【花は島いろ】/砂川昌範さん(52歳)名桜大学人間健康学部長
「やんばる」の長寿を取り戻す
【那覇支社】名護市にある名桜大学の人間健康学部長を務め、沖縄本島北部地域の健康長寿復活に向け取り組んでいるのは、平良西仲宗根出身の砂川昌範さん。「研究者として、やんばる地域の健康増進を図り社会貢献したい」と語る。
砂川さんは北小を卒業後、中高一貫校の熊本マリスト学園で6年間の寮生活を送った。当時を、「全寮制で沖縄の人も多かった。宮古からも5人いたので、ホームシックにはならなかった」「親とは離れているからこそコミュニケーションもとれて、いろいろ話し合えるようになった」と振り返る。
その後、琉球大学医学部を経て同大学院医学研究科を修了。専門分野は生理学で、名桜大学には2015年から勤務している。

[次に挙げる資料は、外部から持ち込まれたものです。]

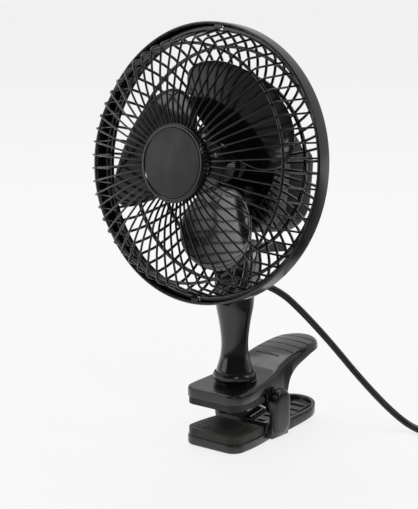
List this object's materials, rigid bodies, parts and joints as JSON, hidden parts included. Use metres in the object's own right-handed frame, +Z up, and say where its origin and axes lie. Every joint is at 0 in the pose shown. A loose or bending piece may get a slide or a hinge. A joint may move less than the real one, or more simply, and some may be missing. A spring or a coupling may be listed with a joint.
{
  "type": "clip fan",
  "caption": "Small desk fan on a sprung clip: caged three-leaf blade, tilting head on a waisted swivel stalk, padded jaws, mains cord and plug.",
  "frame": {"origin": "on the flat underside of the lower jaw, below the middle of the jaws", "axes": "+X across the clip, +Y from the jaws towards the handles, +Z up; the head blows towards -Y"},
  "size_m": [0.2785, 0.2196, 0.2812],
  "materials": {
    "clip_black": "satin moulded plastic",
    "pad_rubber": "matt, grooved",
    "steel": "bright zinc-plated or ground",
    "stalk_black": "gloss",
    "guard_black": "gloss",
    "blade_black": "gloss",
    "badge_grey": "matt",
    "housing_black": "fine matt texture",
    "knob_black": "matt, white figures",
    "switch_plastic": "bare moulding",
    "laminated_iron": "stacked sheet, varnished",
    "winding_copper": "enamelled wire",
    "bearing_bronze": "sintered",
    "cord_black": "soft vinyl sheath",
    "plug_black": "moulded on the cord",
    "plug_brass": "nickel-plated"
  },
  "bodies": {
    "lower_clip": {"lower_jaw": "clip_black", "lower_pad": "pad_rubber", "pivot_pin": "steel", "pivot_caps": "clip_black", "torsion_spring": "steel"},
    "upper_clip": {"upper_jaw": "clip_black", "upper_pad": "pad_rubber"},
    "stalk": {"stalk": "stalk_black", "swivel_screw": "steel", "swivel_washer": "steel", "tilt_bolt": "steel", "tilt_nut": "steel", "cord_gland": "cord_black", "mains_cord": "cord_black", "cord_coil": "cord_black", "cord_tail": "cord_black", "plug_body": "plug_black", "plug_pins": "plug_brass"},
    "head": {"front_guard": "guard_black", "rear_guard": "guard_black", "badge_cap": "badge_grey", "guard_screws": "steel", "front_housing": "housing_black", "rear_housing": "housing_black", "housing_screws": "steel", "motor_bolts": "steel", "stator_core": "laminated_iron", "stator_coils": "winding_copper", "front_bracket": "steel", "rear_bracket": "steel", "front_bearing": "bearing_bronze", "rear_bearing": "bearing_bronze", "switch_body": "switch_plastic"},
    "fan": {"fan_blade": "blade_black", "motor_shaft": "steel", "rotor": "laminated_iron"},
    "knob": {"speed_knob": "knob_black"}
  },
  "joints": [
    {"name": "clip_open", "type": "hinge", "parent": "lower_clip", "child": "upper_clip", "pos_m": [0, 0.03, 0.026], "axis": [-1, 0, 0], "range_deg": [-20, 30], "stiffness_Nm_per_rad": 4, "springref_deg": 1.72, "deforming": ["torsion_spring"]},
    {"name": "neck_swivel", "type": "hinge", "parent": "upper_clip", "child": "stalk", "pos_m": [0, 0.0102, 0.045], "axis": [0, 0, 1], "range_deg": [-90, 90], "deforming": ["mains_cord"]},
    {"name": "head_tilt", "type": "hinge", "parent": "stalk", "child": "head", "pos_m": [0, 0.013, 0.129], "axis": [-1, 0, 0], "range_deg": [-18, 22]},
    {"name": "blade_spin", "type": "hinge", "parent": "head", "child": "fan", "pos_m": [0, -0.0198, 0.1915], "axis": [0, -0.9907, 0.1362], "continuous": true},
    {"name": "knob_turn", "type": "hinge", "parent": "head", "child": "knob", "pos_m": [0, 0.06069, 0.16024], "axis": [0, -0.9907, 0.1362], "range_deg": [0, 90]}
  ]
}
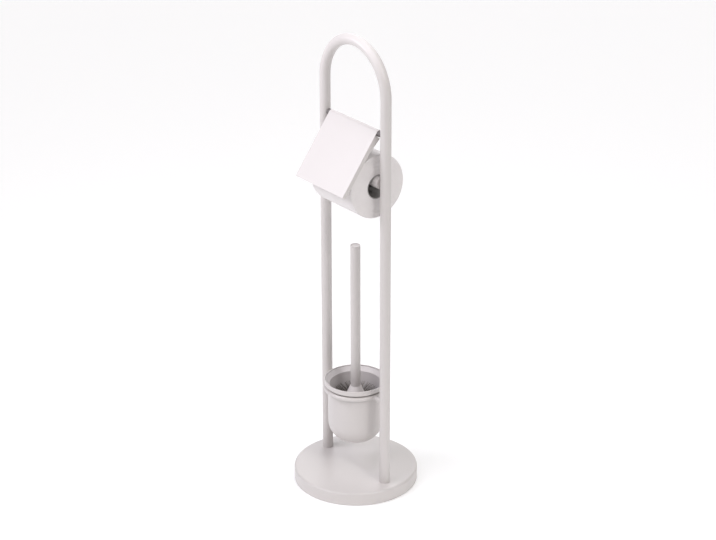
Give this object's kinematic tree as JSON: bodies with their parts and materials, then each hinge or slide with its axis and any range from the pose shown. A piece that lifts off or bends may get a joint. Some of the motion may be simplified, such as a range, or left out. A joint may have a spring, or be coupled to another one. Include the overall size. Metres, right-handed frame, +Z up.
{
  "type": "toilet roll and brush stand",
  "caption": "Free-standing bathroom stand: a weighted round base and bent tube frame with a hinged cover flap over a paper roll on a sprung spindle, and a brush in a hanging cup.",
  "frame": {"origin": "middle of the base at floor level", "axes": "+Z up along the stand's height; +X from the left leg to the right leg as seen from the front; -Y is the front, where the cover flap hangs"},
  "size_m": [0.2, 0.2, 0.752],
  "materials": {
    "powder_coat": "warm off-white powder coat, matte",
    "zinc_steel": "zinc-plated steel",
    "cast_iron": "raw cast iron, thinly varnished",
    "foam": "closed-cell foam rubber",
    "nylon": "moulded off-white plastic, satin",
    "grey_nylon": "moulded dark grey plastic, satin",
    "bristle_fibre": "dark grey nylon fibre",
    "tissue": "soft white tissue paper",
    "card": "grey-brown cardboard"
  },
  "bodies": {
    "stand": {"base_shell": "powder_coat", "base_weight": "cast_iron", "base_pad": "foam", "leg_screws": "zinc_steel", "leg_washers": "zinc_steel", "leg_plugs": "zinc_steel", "frame_tube": "powder_coat", "hinge_rod": "powder_coat", "cup_ring": "powder_coat"},
    "flap": {"cover_flap": "powder_coat", "flap_bushes": "grey_nylon"},
    "spindle": {"spindle_sleeve": "powder_coat", "sleeve_plug": "nylon", "spindle_spring": "zinc_steel"},
    "plunger": {"spindle_plunger": "zinc_steel", "plunger_plug": "nylon"},
    "roll": {"roll_core": "card", "paper_roll": "tissue"},
    "cup": {"cup_shell": "powder_coat", "cup_liner": "nylon"},
    "brush": {"brush_handle": "powder_coat", "handle_plug": "powder_coat", "handle_insert": "zinc_steel", "brush_collar": "nylon", "brush_core": "nylon", "bristles": "bristle_fibre"}
  },
  "joints": [
    {"name": "flap_hinge", "type": "hinge", "parent": "stand", "child": "flap", "pos_m": [0, 0, 0.612], "axis": [-1, 0, 0], "range_deg": [-3, 135]},
    {"name": "spindle_spin", "type": "hinge", "parent": "stand", "child": "spindle", "pos_m": [0, 0, 0.5333], "axis": [1, 0, 0], "continuous": true},
    {"name": "plunger_slide", "type": "slide", "parent": "spindle", "child": "plunger", "axis": [1, 0, 0], "range_m": [0, 0.008], "stiffness_N_per_m": 500, "springref_m": -0.02, "deforming": ["spindle_spring"]},
    {"name": "roll_spin", "type": "hinge", "parent": "stand", "child": "roll", "pos_m": [0, 0, 0.5248], "axis": [1, 0, 0], "continuous": true},
    {"name": "cup_turn", "type": "hinge", "parent": "stand", "child": "cup", "pos_m": [0, 0, 0.165], "axis": [0, 0, 1], "continuous": true},
    {"name": "brush_lift", "type": "slide", "parent": "cup", "child": "brush", "axis": [0, 0, 1], "range_m": [0, 0.062]}
  ]
}
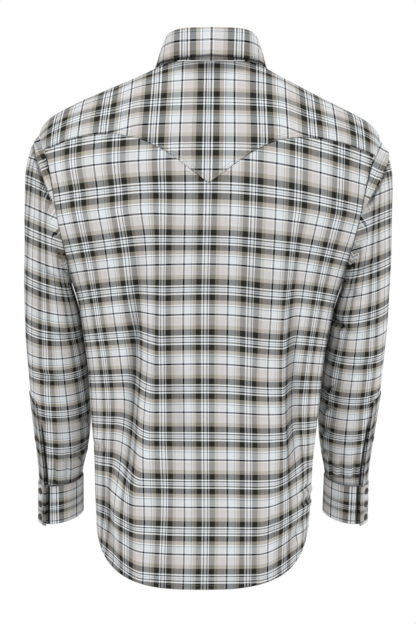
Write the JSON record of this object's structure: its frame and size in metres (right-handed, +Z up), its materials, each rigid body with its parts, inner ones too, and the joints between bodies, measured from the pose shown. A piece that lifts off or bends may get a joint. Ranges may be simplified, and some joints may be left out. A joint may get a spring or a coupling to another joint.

名桜大学では昨年11月、健康長寿に関する国際シンポジジウムが開催され、北部12市町村の首長が「やんばる健康宣言」を発表した。砂川さんによると、北部地域では高齢化に伴う認知症や生活習慣病の増加、ガンの罹患が問題として指摘されているという。
砂川さんは沖縄本島北部地区12市町村と連携した大学研究チームの代表者として、地域に住む働き盛り世代(20歳以上65歳以下)の詳細な健診を行う「やんばる版プロジェクト健診」を実施。生活習慣病や認知症、ガンの発症が日頃の生活習慣とどう関係するかを研究している。
「健診データをカード化したり、自分のスマホでも確認できるようにすれば、病院で受診する際にそれらを見せることで健康状態を知ってもらい、適切な医療が受けられる」と指摘する砂川さん。「地域の保健師なども、健診データを見て的確な保健指導ができる。そういう取り組みを、宮古を含めた沖縄全体に広げたい」と前向きだ。
学内では、同郷の宮古出身者と連れ立って飲む機会を設けているといい、「ときどきオトーリを回して盛り上がっている。オトーリは学生時代に初めて体験し、口上を通して人前で話す場数を踏んだ。そのお陰で学部長をしているし、管理職としても役に立っている」と笑う。
指導する看護学科にも宮古出身の学生が数名在籍する。「心根が優しく、まじめで向学心が高い。看護や医療に関する職業は、宮古の人の特徴に合っている」と強調する。
今後の目標については、「いま取り組み始めたプロジェクト健診をライフワークとして充実させ、看護の学生を育てて沖縄の医療の下支えになれるようにしたい」と力を込めた。
地元、宮古の同級生については「自分は通学しなかった北中の同窓会に呼んでくれる。ありがたい同級生がいっぱいる」と仲間意識に感謝した。